• **GIVEN DATA**
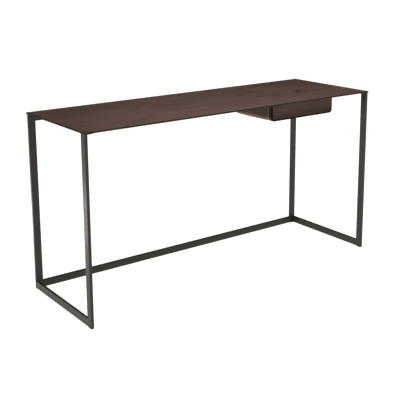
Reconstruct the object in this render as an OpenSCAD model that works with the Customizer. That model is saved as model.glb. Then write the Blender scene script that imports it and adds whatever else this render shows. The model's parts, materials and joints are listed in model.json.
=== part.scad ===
// Slim writing desk: an open frame of flat steel tube carries a thin steel sheet
// covered with hide. Under the right half hangs a hide-covered drawer, and a flush
// lid in the desktop, with a finger hole, opens into it from above.
// Origin: middle of the footprint on the floor. +X is the sitter's right hand,
// +Y points away from the sitter, +Z is up. All sizes are millimetres.

/* [Desk] */
// Width of the desktop
desk_w = 1400; // [1300:10:1600]
// Depth of the desktop
desk_d = 470; // [460:10:600]
// Height of the writing surface
desk_h = 720; // [700:5:760]

/* [Frame] */
// Wide side of the frame tube
tube_wide = 30; // [24:1:40]
// Narrow side of the frame tube
tube_thin = 12; // [10:1:16]
// Wall of the frame tube
tube_wall = 1.5; // [1:0.5:2]
// Outer edge radius of the frame tube
tube_round = 2; // [1:0.5:3]
// Set-back of the frame from the desktop's edge
frame_inset = 3; // [1:1:6]
// Height of the plastic foot glides
glide_h = 2.5; // [2:0.5:4]

/* [Top] */
// Thickness of the steel sheet
sheet_t = 4; // [3:0.5:5]
// Thickness of the hide on the desktop
hide_t = 1.6; // [1.2:0.2:2]
// Set-back of the hide from the sheet's edge
hide_inset = 0.8; // [0.4:0.2:1.2]

/* [Lid] */
// Width of the lid
lid_w = 352; // [330:2:352]
// Depth of the lid
lid_d = 234; // [210:2:236]
// Middle of the lid, to the right of the desk's middle
lid_x = 463; // [440:1:463]
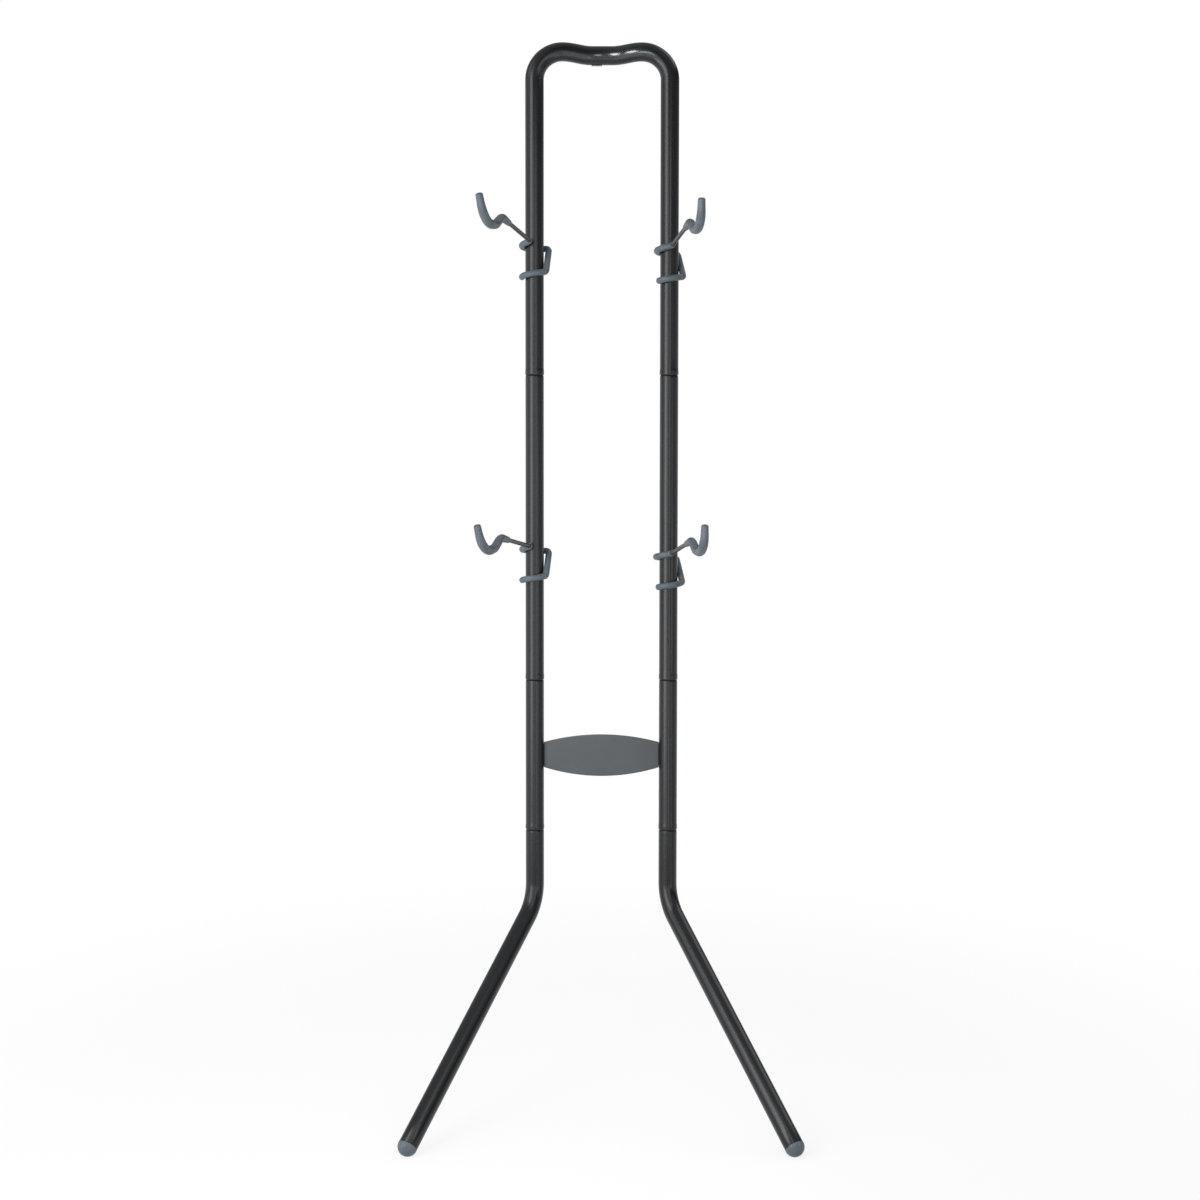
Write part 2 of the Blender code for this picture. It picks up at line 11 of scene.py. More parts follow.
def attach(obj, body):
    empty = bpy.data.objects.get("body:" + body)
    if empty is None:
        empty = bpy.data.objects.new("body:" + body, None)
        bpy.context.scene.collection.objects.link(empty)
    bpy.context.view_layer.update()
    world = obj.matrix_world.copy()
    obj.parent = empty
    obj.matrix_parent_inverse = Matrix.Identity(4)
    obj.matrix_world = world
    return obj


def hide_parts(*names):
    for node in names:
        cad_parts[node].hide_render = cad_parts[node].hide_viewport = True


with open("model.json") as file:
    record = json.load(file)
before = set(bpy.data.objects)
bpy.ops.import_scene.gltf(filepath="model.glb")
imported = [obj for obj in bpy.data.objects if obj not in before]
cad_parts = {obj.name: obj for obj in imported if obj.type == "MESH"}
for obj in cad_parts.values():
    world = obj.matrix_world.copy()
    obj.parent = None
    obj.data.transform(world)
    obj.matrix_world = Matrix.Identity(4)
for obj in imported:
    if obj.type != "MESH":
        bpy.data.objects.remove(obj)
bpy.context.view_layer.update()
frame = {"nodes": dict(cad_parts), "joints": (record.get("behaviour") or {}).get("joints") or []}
print("frame loaded:", len(frame["nodes"]), "nodes")

# The swivels lie on the uprights' axes, where the straight tubes stand on the short ones.
leftSwivel = next(joint for joint in frame["joints"] if joint["name"] == "left_swivel")
lean = atan2(leftSwivel["axis"][1], leftSwivel["axis"][2])
halfSpacing = abs(leftSwivel["pos_m"][0])
swivelPlace = Vector((0, *leftSwivel["pos_m"][1:]))

# Upright coordinates: X across, Z up along the tubes from the middle joint, Y towards the wall.
fromUpright = Matrix.Translation(swivelPlace) @ Matrix.Rotation(-lean, 4, "X")
sides = {"left": -1, "right": 1}

stock = {
    "tubeRadius": 0.019,
    "tubeWall": 0.0015,
    "gap": 0.0003,  # left between pieces that touch
    "tubeSides": 64,
    "bendStep": radians(3),
    "leastStep": 0.00005,  # points nearer than this become one
    "pole": 0.000002,  # radius of a ring that the merge draws to a point
    "merge": 0.00001,
    "sharpAngle": radians(40),
    "edgeSegments": 3,
}


def srgb(red, green, blue):
    # A colour read off a screen, 0 to 255, as Blender's linear values.
    return tuple((c / 255 / 12.92) if c < 10.3 else ((c / 255 + 0.055) / 1.055) ** 2.4
                 for c in (red, green, blue))


# Node building

class Wire:
    # A node's output. A sum written on it adds Math nodes.
    def __init__(self, recipe, socket):
        self.recipe = recipe
        self.socket = socket

    def maths(self, operation, *values):
        return self.recipe.node("ShaderNodeMath", {"operation": operation}, dict(enumerate(values)))

    def __add__(self, other):
        return self.maths("ADD", self, other)

    __radd__ = __add__

    def __sub__(self, other):
        return self.maths("SUBTRACT", self, other)

    def __rsub__(self, other):
        return self.maths("SUBTRACT", other, self)

    def __mul__(self, other):
        return self.maths("MULTIPLY", self, other)

    __rmul__ = __mul__

    def __truediv__(self, other):
        return self.maths("DIVIDE", self, other)

    def __rtruediv__(self, other):
        return self.maths("DIVIDE", other, self)

    def __pow__(self, other):
        return self.maths("POWER", self, other)

    def __rpow__(self, other):
        return self.maths("POWER", other, self)

    def __neg__(self):
        return self.maths("MULTIPLY", self, -1)


class Recipe:
    # A node tree being written, for a material, the world or a shape.
    def __init__(self, tree):
        self.tree = tree

    def node(self, kind, settings=None, inputs=None, output=0):
        made = self.tree.nodes.new(kind)
        for name, value in (settings or {}).items():
            if name == "stops":
                self.setStops(made.color_ramp, value)
            else:
                setattr(made, name, value)
        for name, value in (inputs or {}).items():
            for one in value if isinstance(value, list) else [value]:
                self.feed(made.inputs[name], one)
        return Wire(self, made.outputs[output]) if made.outputs else made

    def feed(self, socket, value):
        if isinstance(value, Wire):
            self.tree.links.new(value.socket, socket)
        elif socket.type == "RGBA":
            socket.default_value = (*value, 1)
        else:
            socket.default_value = value

    def setStops(self, ramp, stops):
        while len(ramp.elements) < len(stops):
            ramp.elements.new(1)
        for element, (place, colour) in zip(ramp.elements, stops):
            element.position = place
            element.color = (*colour, 1)

    def mixColour(self, share, first, second):
        return self.node("ShaderNodeMix", {"data_type": "RGBA"}, {0: share, 6: first, 7: second},
                         output=2)

    def noise(self, where, scale, detail, roughness=0.5):
        return self.node("ShaderNodeTexNoise", {},
                         {"Vector": where, "Scale": scale, "Detail": detail, "Roughness": roughness})

    def smooth(self, value, low, high):
        return self.node("ShaderNodeMapRange", {"interpolation_type": "SMOOTHSTEP"},
                         {"Value": value, "From Min": low, "From Max": high})

    def split(self, vector):
        first = self.node("ShaderNodeSeparateXYZ", {}, {"Vector": vector})
        return [Wire(self, socket) for socket in first.socket.node.outputs]


def startShape(name, asked):
    # asked: each input's name and kind
    tree = bpy.data.node_groups.new(name, "GeometryNodeTree")
    recipe = Recipe(tree)
    tree.interface.new_socket("Geometry", in_out="OUTPUT", socket_type="NodeSocketGeometry")
    for label, kind in {**asked, "Finish": "Material"}.items():
        tree.interface.new_socket(label, in_out="INPUT", socket_type="NodeSocket" + kind)
    recipe.asked = recipe.node("NodeGroupInput").socket.node
    return recipe


def answer(recipe, name):
    return Wire(recipe, recipe.asked.outputs[name])


def endShape(recipe, geometry):
    # Every shape ends so: instances made real, then its material set.
    real = recipe.node("GeometryNodeRealizeInstances", {}, {"Geometry": geometry})
    finished = recipe.node("GeometryNodeSetMaterial", {},
                           {"Geometry": real, "Material": answer(recipe, "Finish")})
    recipe.node("NodeGroupOutput", {}, {"Geometry": finished})
    return recipe.tree


def endLayers(recipe, layers):
    # Ends a shape whose layers merge where their edges meet.
    joined = recipe.node("GeometryNodeJoinGeometry", {}, {"Geometry": layers})
    return endShape(recipe, recipe.node("GeometryNodeMergeByDistance", {},
                                        {"Geometry": joined, "Distance": answer(recipe, "Merge")}))


def addObject(name, data):
    made = bpy.data.objects.new(name, data)
    bpy.context.scene.collection.objects.link(made)
    return made


def keepMesh(holder):
    # The mesh that an object's modifiers make. The object itself goes.
    evaluated = holder.evaluated_get(bpy.context.evaluated_depsgraph_get())
    mesh = bpy.data.meshes.new_from_object(evaluated)
    mesh.name = holder.name
    bpy.data.objects.remove(holder)
    mesh.shade_smooth()
    mesh.set_sharp_from_angle(angle=stock["sharpAngle"])
    return mesh


def plainMesh(name, tree, values):
    # Runs a shape tree on an empty object.
    holder = addObject(name, bpy.data.meshes.new(name))
    modifier = holder.modifiers.new("shape", "NODES")
    modifier.node_group = tree
    for item in tree.interface.items_tree:
        if item.in_out == "INPUT" and item.name in values:
            modifier[item.identifier] = values[item.name]
    return keepMesh(holder)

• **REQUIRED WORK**
Output exactly the leading lines of the data, up to and including the line marked by "sizes are millimetres.".

• **TASK RESULT**
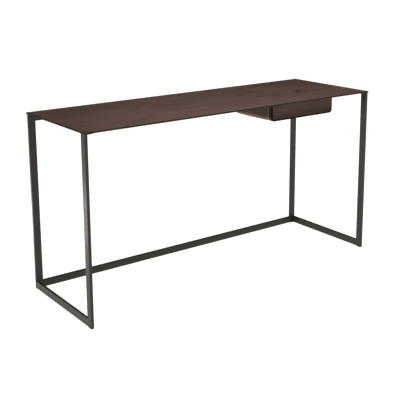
Reconstruct the object in this render as an OpenSCAD model that works with the Customizer. That model is saved as model.glb. Then write the Blender scene script that imports it and adds whatever else this render shows. The model's parts, materials and joints are listed in model.json.
=== part.scad ===
// Slim writing desk: an open frame of flat steel tube carries a thin steel sheet
// covered with hide. Under the right half hangs a hide-covered drawer, and a flush
// lid in the desktop, with a finger hole, opens into it from above.
// Origin: middle of the footprint on the floor. +X is the sitter's right hand,
// +Y points away from the sitter, +Z is up. All sizes are millimetres.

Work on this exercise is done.